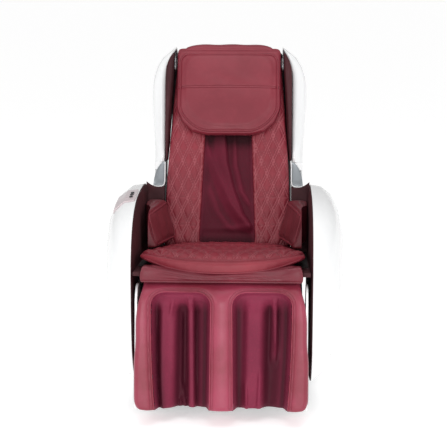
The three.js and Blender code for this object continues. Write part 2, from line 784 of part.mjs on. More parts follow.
// The recline drive lies level under the seat; its rod pulls the lever forwards.
const leverY = backPivotY + leverRadius * Math.sin((leverSwing / 2) * degree);
const leverZ = backPivotZ - leverRadius * Math.cos((leverSwing / 2) * degree);
place(chair, 'recline_actuator', actuatorBody(218, 9), 'steel', 95.25, -103.4, leverZ);
place(chair, 'recline_rod', actuatorRod(8, 150, 7, -leverRadius * 0.0463 - 7, 7, 9), 'brightSteel', 95.25, leverY, leverZ);

// The leg rest drive slopes down to the front; its rod pushes the lugs forwards.
const lugMiddle = lugRest - lugSwing / 2;
const driveTilt = 90 + lugMiddle;
const lugY = legPivotY + lugRadius * Math.cos(lugRest * degree);
const lugZ = legPivotZ + lugRadius * Math.sin(lugRest * degree);
const lugDrop = lugRadius * (1 - Math.cos((lugSwing / 2) * degree));
const legRod = place(chair, 'legrest_rod', actuatorRod(8, 178, 7.4, -lugDrop - 7, 7, 12), 'brightSteel', 0, lugY, lugZ);
legRod.rotation.set(-driveTilt * degree, 0, Math.PI, 'ZYX');
const legBody = place(chair, 'legrest_actuator', actuatorBody(268, 9), 'steel', 0, 0, 0);

const tail = 318;
legBody.position.set(0, lugY + tail * Math.cos(driveTilt * degree), lugZ + tail * Math.sin(driveTilt * degree));
legBody.rotation.set(-driveTilt * degree, 0, Math.PI, 'ZYX');

const bounds = new THREE.Box3().setFromObject(chair, true);
chair.position.y = -(bounds.min.y + bounds.max.y) / 2;
chair.position.z = -bounds.min.z;
chair.updateMatrixWorld(true);

export default chair;
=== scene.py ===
import json
import math

import bmesh
import bpy
import numpy as np
from mathutils import Matrix, Vector
from mathutils.bvhtree import BVHTree


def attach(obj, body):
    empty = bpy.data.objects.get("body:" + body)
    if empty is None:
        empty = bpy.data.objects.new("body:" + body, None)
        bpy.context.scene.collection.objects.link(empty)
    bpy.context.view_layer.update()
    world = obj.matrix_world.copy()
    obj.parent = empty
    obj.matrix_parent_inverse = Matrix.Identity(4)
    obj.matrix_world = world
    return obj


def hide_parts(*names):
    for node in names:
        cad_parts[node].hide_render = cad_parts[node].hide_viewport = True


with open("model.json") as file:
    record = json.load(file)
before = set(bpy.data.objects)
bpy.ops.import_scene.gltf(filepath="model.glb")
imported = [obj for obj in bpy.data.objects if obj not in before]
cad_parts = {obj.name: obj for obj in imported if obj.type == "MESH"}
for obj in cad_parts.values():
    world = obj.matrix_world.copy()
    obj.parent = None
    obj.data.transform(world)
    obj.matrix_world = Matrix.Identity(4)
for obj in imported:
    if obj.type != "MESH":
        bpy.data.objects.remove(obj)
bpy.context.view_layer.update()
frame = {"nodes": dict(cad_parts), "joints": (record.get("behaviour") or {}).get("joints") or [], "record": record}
print("frame loaded:", len(frame["nodes"]), "parts")

# the backrest and the leg rest lean on their hinges, so their pieces are shaped upright and then put in place
leans = {"back": -22.3, "leg": -9}
hinges = {joint["name"]: joint for joint in frame["joints"]}
backPivot = Vector(hinges["recline"]["pos_m"])
legPivot = Vector(hinges["legrest_lift"]["pos_m"])
backPlace = Matrix.Translation(backPivot) @ Matrix.Rotation(math.radians(leans["back"]), 4, "X")
legPlace = Matrix.Translation(legPivot) @ Matrix.Rotation(math.radians(leans["leg"]), 4, "X")
backPivotAhead = 0.190  # of the base's own origin
basePlace = Matrix.Translation((0, backPivot.y - backPivotAhead, 0))
sides = {"left": -1, "right": 1}
weldReach = 0.00002


view = {
    "aim": (0, basePlace.translation.y, 0.537), "turn": 2, "rise": 12, "away": 4.4,
    "lens": 111.06, "shift": -0.00425,
}


def aimAt(item, target):
    item.rotation_euler = (Vector(target) - item.location).to_track_quat("-Z", "Y").to_euler()


def addCamera(look):
    turn, rise = math.radians(look["turn"]), math.radians(look["rise"])
    way = Vector((math.sin(turn) * math.cos(rise), -math.cos(turn) * math.cos(rise), math.sin(rise)))
    bpy.ops.object.camera_add(location=Vector(look["aim"]) + way * look["away"])
    camera = bpy.context.object
    aimAt(camera, look["aim"])
    camera.data.lens = look["lens"]
    camera.data.shift_x = look["shift"]
    bpy.context.scene.camera = camera


lamps = {
    "top": {"place": (0.1, -0.9, 3.2), "size": 1.8, "power": 20},
    "left": {"place": (-2.4, -3.0, 2.2), "size": 1.1, "power": 24},
    "right": {"place": (2.6, -3.0, 1.9), "size": 1.1, "power": 20},
    "front": {"place": (0.1, -4.8, 1.0), "size": 0.9, "power": 40},
}


def addLamps(looks):
    for name, look in looks.items():
        bpy.ops.object.light_add(type="AREA", location=look["place"])
        lamp = bpy.context.object
        lamp.name = "lamp_" + name
        lamp.data.size = look["size"]
        lamp.data.energy = look["power"]
        aimAt(lamp, (0, 0, 0.55))


addCamera(view)
addLamps(lamps)
scene = bpy.context.scene
scene.view_settings.view_transform = "Standard"
studio = bpy.data.worlds.new("studio")
studio.use_nodes = True
skyInputs = studio.node_tree.nodes["Background"].inputs
skyInputs["Color"].default_value = (1, 1, 1, 1)
skyInputs["Strength"].default_value = 0.60
scene.world = studio
print("camera and lamps placed")


def pickUp(piece):
    for other in list(bpy.context.selected_objects):
        other.select_set(False)
    bpy.context.view_layer.objects.active = piece
    if piece is not None:
        piece.select_set(True)


def pointsOf(piece):
    values = np.zeros(len(piece.data.vertices) * 3)
    piece.data.vertices.foreach_get("co", values)
    return values.reshape(-1, 3)


def normalsOf(piece):
    values = np.zeros(len(piece.data.vertices) * 3)
    piece.data.vertices.foreach_get("normal", values)
    return values.reshape(-1, 3)


def setPoints(piece, values):
    piece.data.vertices.foreach_set("co", np.ascontiguousarray(values, dtype=np.float64).ravel())
    piece.data.update()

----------

■ **TASK PROMPT**: Retype, word for word, every line from the line with "const bounds = new" to the line with "before = set(bpy.data.objects)", inclusive. Add nothing.

■ **TASK SOLUTION**:
const bounds = new THREE.Box3().setFromObject(chair, true);
chair.position.y = -(bounds.min.y + bounds.max.y) / 2;
chair.position.z = -bounds.min.z;
chair.updateMatrixWorld(true);

export default chair;
=== scene.py ===
import json
import math

import bmesh
import bpy
import numpy as np
from mathutils import Matrix, Vector
from mathutils.bvhtree import BVHTree


def attach(obj, body):
    empty = bpy.data.objects.get("body:" + body)
    if empty is None:
        empty = bpy.data.objects.new("body:" + body, None)
        bpy.context.scene.collection.objects.link(empty)
    bpy.context.view_layer.update()
    world = obj.matrix_world.copy()
    obj.parent = empty
    obj.matrix_parent_inverse = Matrix.Identity(4)
    obj.matrix_world = world
    return obj


def hide_parts(*names):
    for node in names:
        cad_parts[node].hide_render = cad_parts[node].hide_viewport = True


with open("model.json") as file:
    record = json.load(file)
before = set(bpy.data.objects)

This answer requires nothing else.